Just after completing Monoliths & Dimensions, O'Malley described collaboration to me in terms of the Buddhist concept of the beginner's mind, or of allowing oneself to proceed through tasks without expectations and preconceptions. "It comes back to working on the sound itself as its own thing rather than having special guests," he said. It may be difficult to hear that sense of inclusion and openness on ØØ VOID, which from the first bass moan of "Richard" to the last guitar decay of "Ra at Dusk" sounds mostly like unwavering and unapologetic drone metal. On subsequent albums, Sunn O))) incorporated noise lords like Merzbow and John Wiese, a women's choir, Hungarian maniac and Mayhem member Attila Csihar, and an army of others. As O'Malley's quote suggests, they all played an essential role in shaping the band's sound at that moment.

But here Anderson, O'Malley, and longtime partner G. Stuart Dahlquist-- respectively credited as the Duke, MK Ultra Blizzard, and G:Subharmonia-- trudge through riffs in synchronous, suspended time, making up for a lack of surprises with a wealth of tone. They'd recorded their only previous release, The GrimmRobe Demos, in a small Los Angeles studio, but ØØ VOID was captured in Hollywood's Grandmaster, a high-fidelity location where Stevie Wonder, Neil Young, No Doubt, and Tool have all made records. Sunn O))) have always had a reputation for exacting technical standards and for pushing the limits of their force and fidelity ("Maximum Volume Yields Maximum Results," their credo goes), and ØØ VOID offers the first perfect sign of that. These recordings are monolithic, dense, and relentless, even if the compositions themselves sound much as you might expect.

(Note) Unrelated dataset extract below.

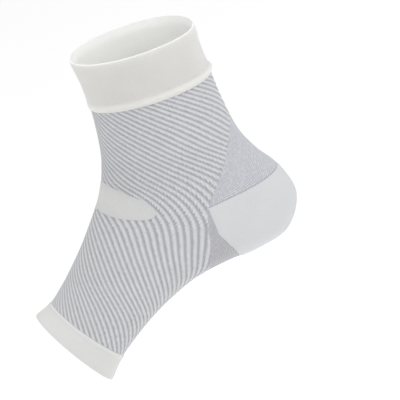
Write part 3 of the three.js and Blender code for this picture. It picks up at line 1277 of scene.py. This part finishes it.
@dataclass(frozen=True)
class Studio:
    """Plain pale floor, soft lights and the camera at the photograph's angle."""

    azimuth: float = math.radians(75)
    elevation: float = math.radians(16.5)
    roll: float = math.radians(20.5)
    distance: float = 4.0
    view_width: float = 0.24
    centre_right: float = 9 * MM
    centre_up: float = -9 * MM
    sensor: float = 36.0
    far_clip: float = 100.0
    floor_drop: float = 0.55
    floor_radius: float = 60.0
    floor_corners: int = 96
    floor_grey: float = 0.9
    floor_roughness: float = 0.9
    floor_glow: float = 0.27
    sky: float = 0.72
    lamps: tuple[Lamp, ...] = (
        Lamp("key", (0.8, 1.0, 1.7), 1.2, 12.0),
        Lamp("fill", (1.0, -1.3, 1.7), 1.4, 7.0),
        Lamp("far side", (-1.2, 0.2, 1.5), 1.4, 5.0),
    )

    def axes(self) -> tuple[Vector, Vector, Vector]:
        """The picture's directions in space.

        Returns:
            Right, up, and back to the camera.
        """
        a, e, r = self.azimuth, self.elevation, self.roll
        right = Vector((math.cos(a), math.sin(a), 0))
        back = Vector((math.sin(a) * math.cos(e), -math.cos(a) * math.cos(e), math.sin(e)))
        up = back.cross(right)
        return right * math.cos(r) - up * math.sin(r), right * math.sin(r) + up * math.cos(r), back

    def camera(self) -> None:
        """Makes the camera with a long lens."""
        right, up, back = self.axes()
        data = bpy.data.cameras.new("camera")
        data.sensor_width = self.sensor
        data.lens = self.sensor * self.distance / self.view_width
        data.clip_end = self.far_clip
        camera = bpy.data.objects.new("camera", data)
        bpy.context.scene.collection.objects.link(camera)
        turned = Matrix((right, up, back)).transposed().to_4x4()
        place = right * self.centre_right + up * self.centre_up + back * self.distance
        camera.matrix_world = Matrix.Translation(place) @ turned
        bpy.context.scene.camera = camera

    def lights(self) -> None:
        """Soft light from all round, stronger from above."""
        for lamp in self.lamps:
            lamp.add()
        world = bpy.data.worlds.new("studio")
        bpy.context.scene.world = world
        world.use_nodes = True
        background = next(n for n in world.node_tree.nodes if n.type == "BACKGROUND")
        background.inputs["Color"].default_value = (1.0, 1.0, 1.0, 1.0)
        background.inputs["Strength"].default_value = self.sky
        bpy.context.scene.view_settings.view_transform = "Standard"

    def floor(self) -> None:
        """A wide round floor, well below the sleeve."""
        bpy.ops.object.select_all(action="DESELECT")
        bpy.ops.mesh.primitive_circle_add(
            vertices=self.floor_corners, radius=self.floor_radius, fill_type="NGON"
        )
        floor = bpy.context.object
        floor.name = "floor"
        move_points(floor, points_of(floor) - np.array([0, 0, self.floor_drop]))
        pale = Finish("pale floor", self.floor_roughness, 0.0)
        grey = self.floor_grey
        pale.hold({"Base Color": (grey, grey, grey, 1.0), "Emission Color": (1.0, 1.0, 1.0, 1.0)})
        pale.hold({"Emission Strength": self.floor_glow})
        floor.data.materials.append(pale.material)


def main() -> None:
    """Builds the camera, the sleeve and the stage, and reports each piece."""
    logging.basicConfig(level=logging.INFO, format="%(name)s: %(message)s")
    studio = Studio()
    studio.camera()
    for zone in Sleeve().zones():
        piece = zone.build()
        zone.dress(piece)
        areas = [face.area for face in piece.data.polygons]
        counts = (len(areas), open_points(piece), sum(areas) / 2)
        log.info("%s: %d faces, %d open points, %.4f square metres of knit", piece.name, *counts)
    studio.floor()
    studio.lights()


if __name__ == "__main__":
    main()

There are some allusions to extracurricular influences here, like the ghastly vocals of Scream's Pete Stahl, which circle like ghosts inside the electric tide of "NN O)))".  A delicate pluck opens "Rabbit's Revenge", and long, thin tones sometimes rise to gird a riff's lumbering end. Speaking of subtle additions, the 14-minute crawl is a cover of an early version of the Melvins song that some have suggested (and others have contested) became 1992's "Hung Bunny"; listen closely past the five-minute mark, and you'll notice that Sunn O))) seem to have momentarily drafted a drummer and a screamer. It's actually a bootleg of Melvins playing the song, the sample spliced beneath the drone as both acknowledgement and texture. Years later, Sunn O)))'s evolution would come to depend on such outside sounds.

But the Nurse With Wound renderings of the material-- lifted from a transfer of the complete sessions by studio wizard Mell Dettmer in 2007-- offer a prophetically revisionist take on Sunn O)))'s eventual incorporation of mostly everything. The icy "Dysnystaxis (A Chance Meeting With Somnus)" punctuates a glowing stasis with short bass throbs and softer sounds that suggest Jon Hassell's recent nuevo-ambient riches playing in the next room, not unlike moments of Monoliths & Dimensions. Both "Ra at Dawn Part One (Rapture, at Last)" and "Ra at Dawn Part Two (Numbered by Her Light)" quell Sunn O)))'s beastly roar into a sort of barely there industrial static, the signal's strength oscillating like the processes of an assembly line. The most typically Nurse With Wound pieces here, these remixes show that aggression alone isn't enough to make something sound sinister; these hums move as though they're alive, each ghastly manipulation haunting the space as if for the first time.

But these three pieces are mere curios compared to "Ash on the Trees (The Sudden Ebb of a Diatribe)", the real reason this set of reissues is worth the investment. Steven Stapleton and Colin Potter pull Stahl's vocals from beneath the mire, pitting his sneered apocalyptic visions against crests and collapses of mutated noise. It's a terrifying maze of tangents, like the early works of Nurse With Wound cronies Current 93 and O'Malley's own Khanate remixed by some actualization of evil. As O'Malley suggested years later, it's a synthesis that is more about the "sound itself" than the special guests lending their name to it.